Ultimately, a gradual shift to a human diet with less red meat and more plant protein will improve human health and reduce greenhouse gas contributions to the atmosphere. However, this requires a widespread adoption of new social norms that will likely take multiple generations to instill. Humans have adapted to eating meat, but the next stage in our evolution seems to necessitate a shift toward vegetarianism. It is important to educate people on the impacts of their dietary choices and to make fresh produce more readily available to all income-levels through government funding and land-allocation to the production of plant protein.

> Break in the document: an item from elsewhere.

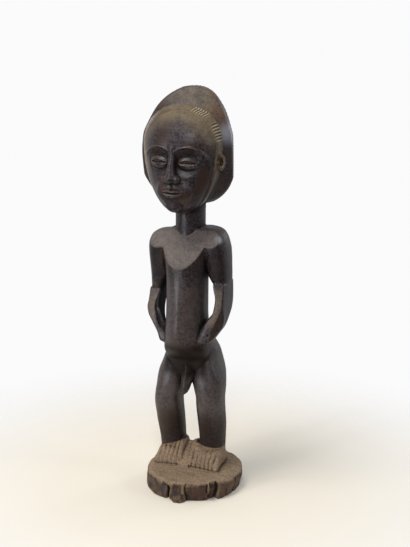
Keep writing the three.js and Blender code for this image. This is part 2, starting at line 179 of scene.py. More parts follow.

Most importantly, change starts with the individual, and a single person’s commitment to reducing meat intake could contribute to a movement that saves the natural world. We should heed the Warning to Humanity crafted by world scientists in the 1990s: “A great change in our stewardship of the earth and the life on it is required if vast human misery is to be avoided and our global home on this planet is not to be irretrievably mutilated.”